Je pense que Lyotard avait, pour partie, tort. D’un côté, les luttes des minorités, cela peut être ça ou la mort ; et, de l’autre côté, l’entre-passibles dont parle Patrice Loraux, est une manière de la reconnaissance de l’autre comme semblable, aussi bien de l’altérité que du même à travers l’autre, du semblable. Tout est dans la manière, et non dans la garantie d’un concept. Tout est dans la manière et tout est dans la mobilité.

Autant de réserves diverses sur l’emploi emblématique de ce terme et des rôles qu’on pouvait en espérer lui faire jouer.

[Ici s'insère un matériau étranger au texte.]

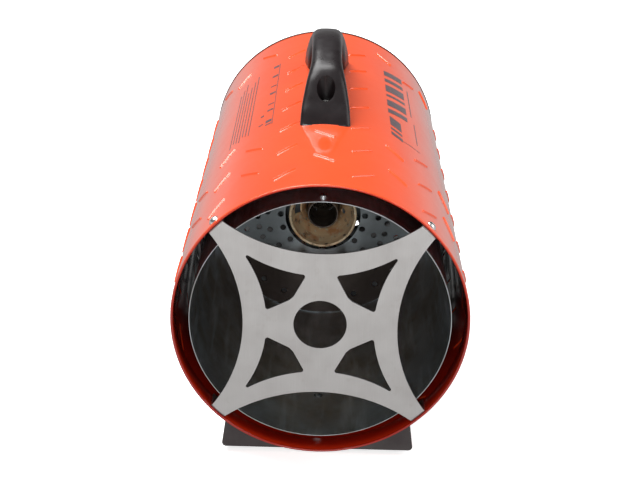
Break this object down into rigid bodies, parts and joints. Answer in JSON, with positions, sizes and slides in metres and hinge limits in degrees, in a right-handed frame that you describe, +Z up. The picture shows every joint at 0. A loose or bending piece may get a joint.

Ce qui prit la suite, ce ne fut pas la fin du paradoxe qui conjugue universalité et multiplicité, mais sa métamorphose et la reconfiguration de la même difficulté : comment poser l’universalité avec le multiple ? La métamorphose du paradigme, et de l’attitude qu’elle implique, celui d’assumer une contrariété de la pensée comme seul remède au mal de la radicalité dogmatique, se joua sous le terme de « différend ». Ce terme présente comme premier paradoxe qu’il s’agit de penser un peu sans lampe, pour reprendre cette expression de Benjamin reprise elle-même par Adorno, dans le contradictoire et le minuit. Car le différend est dans la pensée de Lyotard ce qui donne lieu à plusieurs significations et définitions qu’il me faut rappeler ici, pour mémoire, des formules bien connues de vous, pour comprendre l’inflexion de ce terme à propos de l’enfance.

Je cite : « A la différence d’un litige, un différend serait un cas de conflit entre deux parties (au moins) qui ne pourrait pas être tranché équitablement faute d’une règle de jugement applicable aux deux argumentations. Que l’une soit légitime n’implique pas que l’autre ne le soit pas. Si l’on applique cependant la même règle de jugement à l’une et à l’autre pour trancher leur différend, on cause un tort à l’une d’elles (au moins et aux deux si aucune n’admet cette règle [9].»). Dans cette formulation, le problème est posé en termes de conflit d’argumentations, et de plaidoiries, mais ce ne sera pas toujours le cas.

Et : « J’aimerais appeler différend le cas où le plaignant est dépouillé des moyens d’argumenter et devient de ce fait une victime [10].

De la confrontation entre ces deux formulations voisines et opposées, je voudrais tirer des premiers enseignements et faire ressortir le trait qui les différencie.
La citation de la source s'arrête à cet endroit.